* BEGIN RECORDS SHOWN *

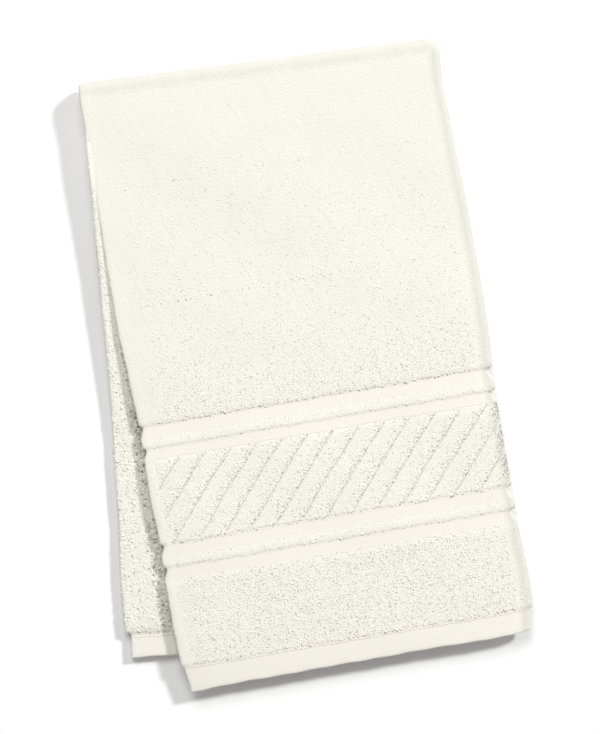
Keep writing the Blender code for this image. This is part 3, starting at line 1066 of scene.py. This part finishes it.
class LoopTree(NodeWork):
    """The Geometry Nodes tree that stands one small loop of yarn on every point of a mesh."""

    INPUTS = (
        ("Loop span", "NodeSocketFloat"),
        ("Loop height", "NodeSocketFloat"),
        ("Yarn thickness", "NodeSocketFloat"),
        ("Loop sweep", "NodeSocketFloat"),
        ("Loop points", "NodeSocketInt"),
        ("Yarn sides", "NodeSocketInt"),
        ("Finish", "NodeSocketMaterial"),
    )

    def __init__(self) -> None:
        """Builds the tree once; every patch of pile uses it with its own inputs."""
        super().__init__(bpy.data.node_groups.new("loops_on_points", "GeometryNodeTree"))
        face = self.tree.interface
        face.new_socket("Geometry", in_out="INPUT", socket_type="NodeSocketGeometry")
        self.sockets = {
            name: face.new_socket(name, in_out="INPUT", socket_type=kind).identifier
            for name, kind in self.INPUTS
        }
        face.new_socket("Geometry", in_out="OUTPUT", socket_type="NodeSocketGeometry")
        self.wire()

    def attribute(self, name: str, kind: str) -> bpy.types.NodeSocket:
        """Adds a node that reads one of the points' attributes."""
        node = self.add("GeometryNodeInputNamedAttribute", {"Name": name}, data_type=kind)
        return next(s for s in node.outputs if s.name == "Attribute" and s.enabled)

    def maths(self, operation: str, *values: object) -> bpy.types.NodeSocket:
        """Adds a math node fed by sockets or plain numbers."""
        return self.add("ShaderNodeMath", dict(enumerate(values)), operation=operation).outputs[0]

    def yarn_loop(self, given: bpy.types.bpy_prop_collection) -> bpy.types.NodeSocket:
        """Adds one loop: an arc of yarn that stands upright."""
        half_span = self.maths("MULTIPLY", given["Loop span"], 0.5)
        half_sweep = self.maths("MULTIPLY", given["Loop sweep"], 0.5)
        arc = self.add("GeometryNodeCurveArc", {
            "Resolution": given["Loop points"], "Radius": half_span,
            "Start Angle": self.maths("SUBTRACT", math.pi / 2, half_sweep),
            "Sweep Angle": given["Loop sweep"]}, mode="RADIUS")
        tallness = self.maths("DIVIDE", given["Loop height"], half_span)
        size = self.add("ShaderNodeCombineXYZ", {"X": 1.0, "Y": tallness, "Z": 1.0})
        tall = self.add("GeometryNodeTransform", {
            "Geometry": arc.outputs["Curve"], "Scale": size.outputs["Vector"]})
        stood = self.add("GeometryNodeTransform", {
            "Geometry": tall.outputs["Geometry"], "Rotation": (math.pi / 2, 0.0, 0.0)})
        half_yarn = self.maths("MULTIPLY", given["Yarn thickness"], 0.5)
        yarn = self.add("GeometryNodeCurvePrimitiveCircle", {
            "Resolution": given["Yarn sides"], "Radius": half_yarn}, mode="RADIUS")
        loop = self.add("GeometryNodeCurveToMesh", {
            "Curve": stood.outputs["Geometry"], "Profile Curve": yarn.outputs["Curve"],
            "Fill Caps": True})
        smooth = self.add("GeometryNodeSetShadeSmooth", {"Geometry": loop.outputs["Mesh"]})
        return smooth.outputs["Geometry"]

    def wire(self) -> None:
        """Lays out the tree: a loop stood on each point, realized and finished."""
        given = self.add("NodeGroupInput").outputs
        turn = self.add("FunctionNodeAxesToRotation", {
            "Primary Axis": self.attribute("stands", "FLOAT_VECTOR"),
            "Secondary Axis": self.attribute("heads", "FLOAT_VECTOR")},
            primary_axis="Z", secondary_axis="X")
        spread = self.add("GeometryNodeInstanceOnPoints", {
            "Points": given["Geometry"], "Instance": self.yarn_loop(given),
            "Rotation": turn.outputs["Rotation"], "Scale": self.attribute("size", "FLOAT_VECTOR")})
        real = self.add("GeometryNodeRealizeInstances", {"Geometry": spread.outputs["Instances"]})
        finish = self.add("GeometryNodeSetMaterial", {
            "Geometry": real.outputs["Geometry"], "Material": given["Finish"]})
        self.add("NodeGroupOutput", {"Geometry": finish.outputs["Geometry"]})

    def grow(self, points: bpy.types.Object, **inputs: object) -> bpy.types.Object:
        """Runs the tree on an object's points and leaves a plain mesh in their place.

        Args:
            points: an object whose mesh has the points and their attributes.
            inputs: the tree's inputs, named with underscores for spaces.

        Returns:
            The same object with the finished mesh and no modifier.
        """
        modifier = points.modifiers.new("Loops", "NODES")
        modifier.node_group = self.tree
        for name, value in inputs.items():
            modifier[self.sockets[name.replace("_", " ").capitalize()]] = value
        graph = bpy.context.evaluated_depsgraph_get()
        made = bpy.data.meshes.new_from_object(points.evaluated_get(graph))
        for label in ("stands", "heads", "size"):
            made.attributes.remove(made.attributes[label])
        points.modifiers.remove(modifier)
        bare = points.data
        points.data = made
        made.name = points.name
        bpy.data.meshes.remove(bare)
        return points


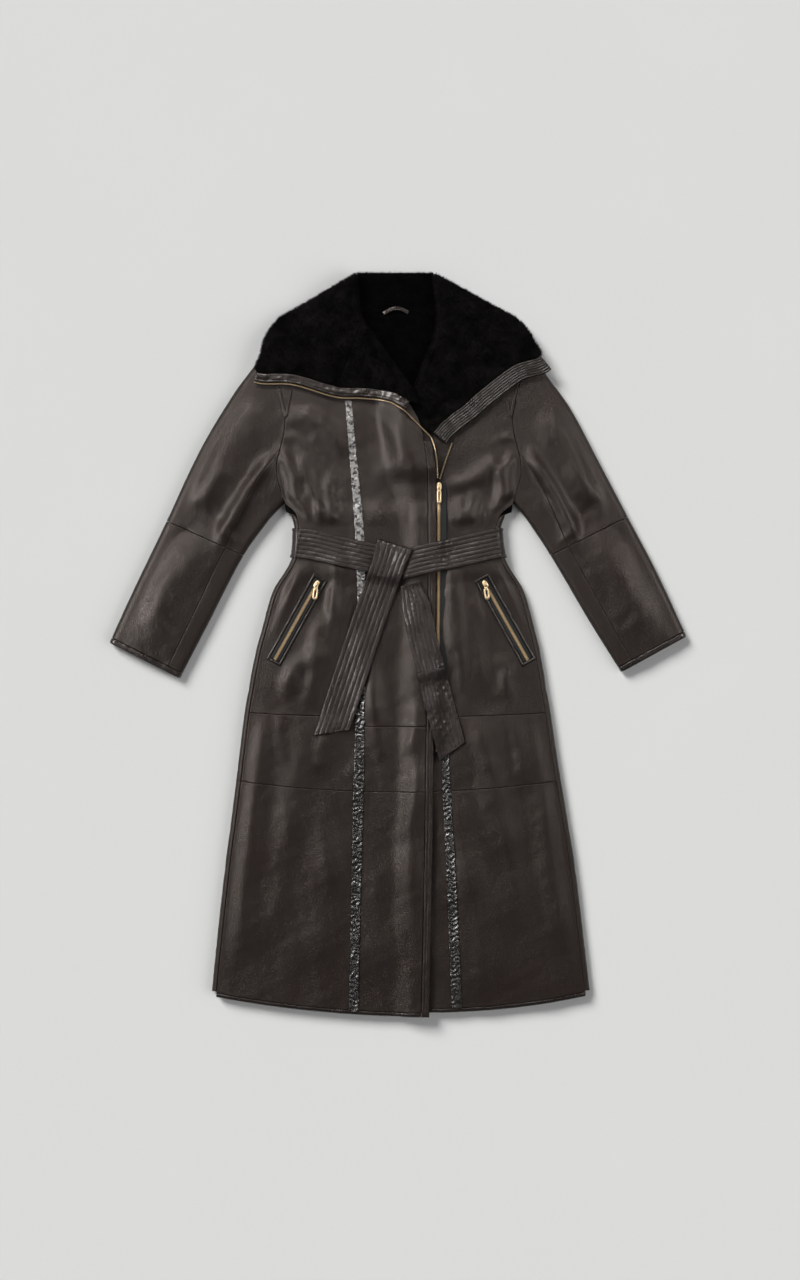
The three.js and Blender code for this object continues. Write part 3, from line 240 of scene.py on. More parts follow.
@dataclass(frozen=True)
class Fold:
    """A soft ridge of the cloth, or a trough where its rise is negative.

    It runs from one point to the other, bowed sideways, and is bell-shaped across.
    """

    x0: float
    y0: float
    x1: float
    y1: float
    bow: float
    wide: float
    rise: float

    def height(self, x: Array, y: Array) -> Array:
        """rise times exp(-(off / wide) squared), faded in and out along the fold."""
        dx, dy = self.x1 - self.x0, self.y1 - self.y0
        long = math.hypot(dx, dy)
        along = ((x - self.x0) * dx + (y - self.y0) * dy) / long**2
        t = np.clip(along, -0.2, 1.2)
        off = ((x - self.x0) * dy - (y - self.y0) * dx) / long - self.bow * 4 * t * (1 - t)
        fade = smooth(along, -0.12, 0.2) * (1 - smooth(along, 0.75, 1.12))
        return self.rise * fade * np.exp(-((off / self.wide) ** 2))


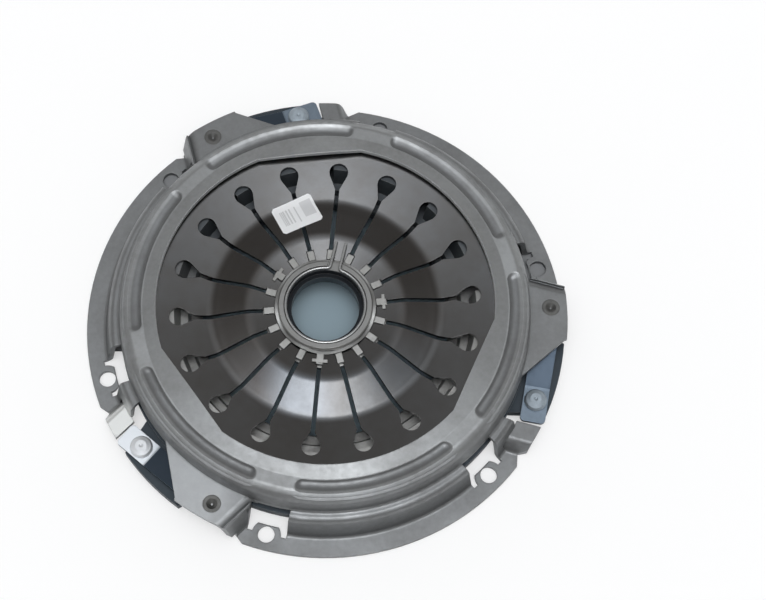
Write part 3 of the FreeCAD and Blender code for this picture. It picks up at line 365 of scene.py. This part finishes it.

* END RECORDS SHOWN *

**EXERCISE INSTRUCTIONS**
Each line of the listing above should be output exactly.

**SOLUTION TO THIS EXERCISE**
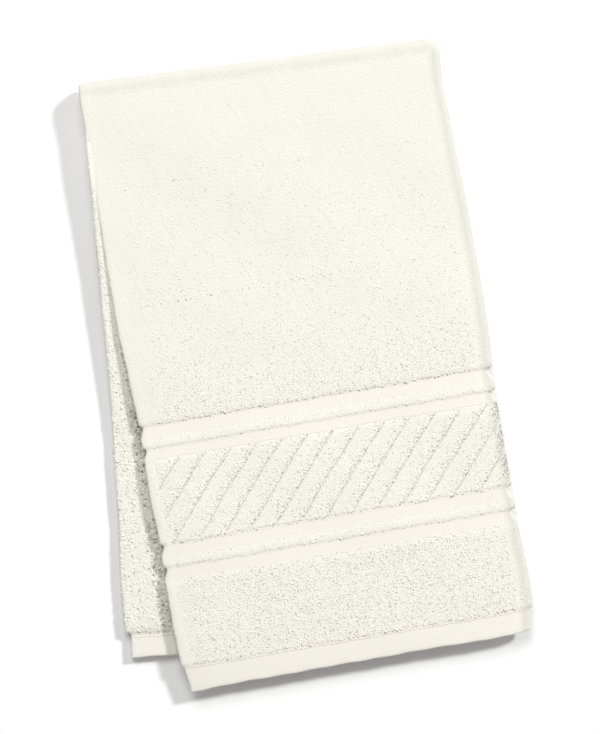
Keep writing the Blender code for this image. This is part 3, starting at line 1066 of scene.py. This part finishes it.
class LoopTree(NodeWork):
    """The Geometry Nodes tree that stands one small loop of yarn on every point of a mesh."""

    INPUTS = (
        ("Loop span", "NodeSocketFloat"),
        ("Loop height", "NodeSocketFloat"),
        ("Yarn thickness", "NodeSocketFloat"),
        ("Loop sweep", "NodeSocketFloat"),
        ("Loop points", "NodeSocketInt"),
        ("Yarn sides", "NodeSocketInt"),
        ("Finish", "NodeSocketMaterial"),
    )

    def __init__(self) -> None:
        """Builds the tree once; every patch of pile uses it with its own inputs."""
        super().__init__(bpy.data.node_groups.new("loops_on_points", "GeometryNodeTree"))
        face = self.tree.interface
        face.new_socket("Geometry", in_out="INPUT", socket_type="NodeSocketGeometry")
        self.sockets = {
            name: face.new_socket(name, in_out="INPUT", socket_type=kind).identifier
            for name, kind in self.INPUTS
        }
        face.new_socket("Geometry", in_out="OUTPUT", socket_type="NodeSocketGeometry")
        self.wire()

    def attribute(self, name: str, kind: str) -> bpy.types.NodeSocket:
        """Adds a node that reads one of the points' attributes."""
        node = self.add("GeometryNodeInputNamedAttribute", {"Name": name}, data_type=kind)
        return next(s for s in node.outputs if s.name == "Attribute" and s.enabled)

    def maths(self, operation: str, *values: object) -> bpy.types.NodeSocket:
        """Adds a math node fed by sockets or plain numbers."""
        return self.add("ShaderNodeMath", dict(enumerate(values)), operation=operation).outputs[0]

    def yarn_loop(self, given: bpy.types.bpy_prop_collection) -> bpy.types.NodeSocket:
        """Adds one loop: an arc of yarn that stands upright."""
        half_span = self.maths("MULTIPLY", given["Loop span"], 0.5)
        half_sweep = self.maths("MULTIPLY", given["Loop sweep"], 0.5)
        arc = self.add("GeometryNodeCurveArc", {
            "Resolution": given["Loop points"], "Radius": half_span,
            "Start Angle": self.maths("SUBTRACT", math.pi / 2, half_sweep),
            "Sweep Angle": given["Loop sweep"]}, mode="RADIUS")
        tallness = self.maths("DIVIDE", given["Loop height"], half_span)
        size = self.add("ShaderNodeCombineXYZ", {"X": 1.0, "Y": tallness, "Z": 1.0})
        tall = self.add("GeometryNodeTransform", {
            "Geometry": arc.outputs["Curve"], "Scale": size.outputs["Vector"]})
        stood = self.add("GeometryNodeTransform", {
            "Geometry": tall.outputs["Geometry"], "Rotation": (math.pi / 2, 0.0, 0.0)})
        half_yarn = self.maths("MULTIPLY", given["Yarn thickness"], 0.5)
        yarn = self.add("GeometryNodeCurvePrimitiveCircle", {
            "Resolution": given["Yarn sides"], "Radius": half_yarn}, mode="RADIUS")
        loop = self.add("GeometryNodeCurveToMesh", {
            "Curve": stood.outputs["Geometry"], "Profile Curve": yarn.outputs["Curve"],
            "Fill Caps": True})
        smooth = self.add("GeometryNodeSetShadeSmooth", {"Geometry": loop.outputs["Mesh"]})
        return smooth.outputs["Geometry"]

    def wire(self) -> None:
        """Lays out the tree: a loop stood on each point, realized and finished."""
        given = self.add("NodeGroupInput").outputs
        turn = self.add("FunctionNodeAxesToRotation", {
            "Primary Axis": self.attribute("stands", "FLOAT_VECTOR"),
            "Secondary Axis": self.attribute("heads", "FLOAT_VECTOR")},
            primary_axis="Z", secondary_axis="X")
        spread = self.add("GeometryNodeInstanceOnPoints", {
            "Points": given["Geometry"], "Instance": self.yarn_loop(given),
            "Rotation": turn.outputs["Rotation"], "Scale": self.attribute("size", "FLOAT_VECTOR")})
        real = self.add("GeometryNodeRealizeInstances", {"Geometry": spread.outputs["Instances"]})
        finish = self.add("GeometryNodeSetMaterial", {
            "Geometry": real.outputs["Geometry"], "Material": given["Finish"]})
        self.add("NodeGroupOutput", {"Geometry": finish.outputs["Geometry"]})

    def grow(self, points: bpy.types.Object, **inputs: object) -> bpy.types.Object:
        """Runs the tree on an object's points and leaves a plain mesh in their place.

        Args:
            points: an object whose mesh has the points and their attributes.
            inputs: the tree's inputs, named with underscores for spaces.

        Returns:
            The same object with the finished mesh and no modifier.
        """
        modifier = points.modifiers.new("Loops", "NODES")
        modifier.node_group = self.tree
        for name, value in inputs.items():
            modifier[self.sockets[name.replace("_", " ").capitalize()]] = value
        graph = bpy.context.evaluated_depsgraph_get()
        made = bpy.data.meshes.new_from_object(points.evaluated_get(graph))
        for label in ("stands", "heads", "size"):
            made.attributes.remove(made.attributes[label])
        points.modifiers.remove(modifier)
        bare = points.data
        points.data = made
        made.name = points.name
        bpy.data.meshes.remove(bare)
        return points


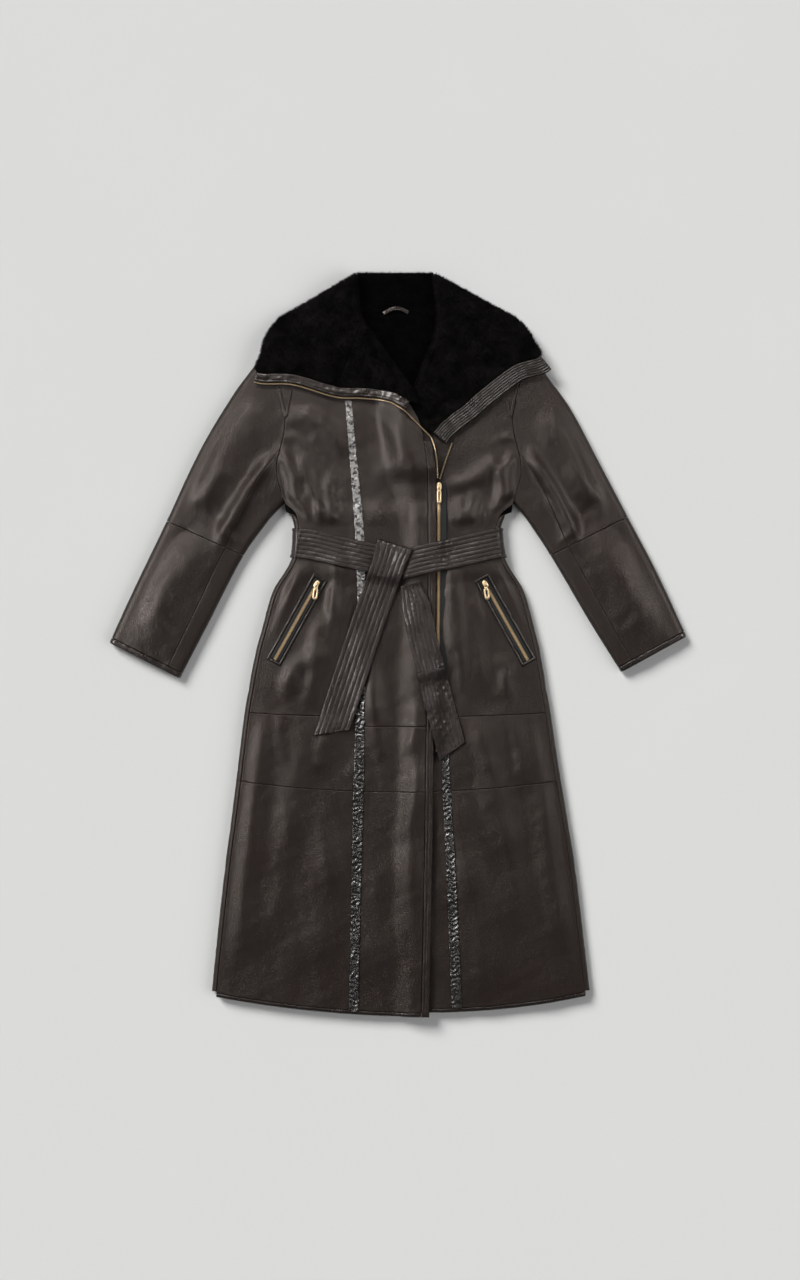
The three.js and Blender code for this object continues. Write part 3, from line 240 of scene.py on. More parts follow.
@dataclass(frozen=True)
class Fold:
    """A soft ridge of the cloth, or a trough where its rise is negative.

    It runs from one point to the other, bowed sideways, and is bell-shaped across.
    """

    x0: float
    y0: float
    x1: float
    y1: float
    bow: float
    wide: float
    rise: float

    def height(self, x: Array, y: Array) -> Array:
        """rise times exp(-(off / wide) squared), faded in and out along the fold."""
        dx, dy = self.x1 - self.x0, self.y1 - self.y0
        long = math.hypot(dx, dy)
        along = ((x - self.x0) * dx + (y - self.y0) * dy) / long**2
        t = np.clip(along, -0.2, 1.2)
        off = ((x - self.x0) * dy - (y - self.y0) * dx) / long - self.bow * 4 * t * (1 - t)
        fade = smooth(along, -0.12, 0.2) * (1 - smooth(along, 0.75, 1.12))
        return self.rise * fade * np.exp(-((off / self.wide) ** 2))


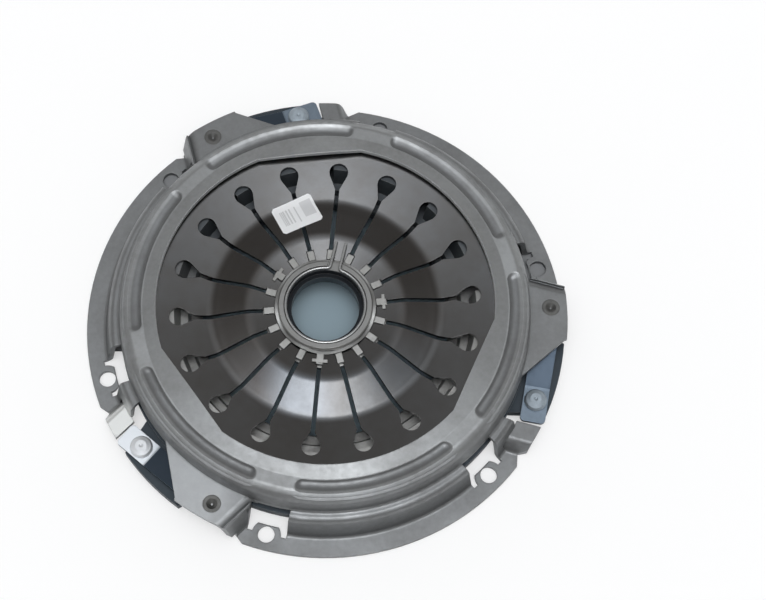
Write part 3 of the FreeCAD and Blender code for this picture. It picks up at line 365 of scene.py. This part finishes it.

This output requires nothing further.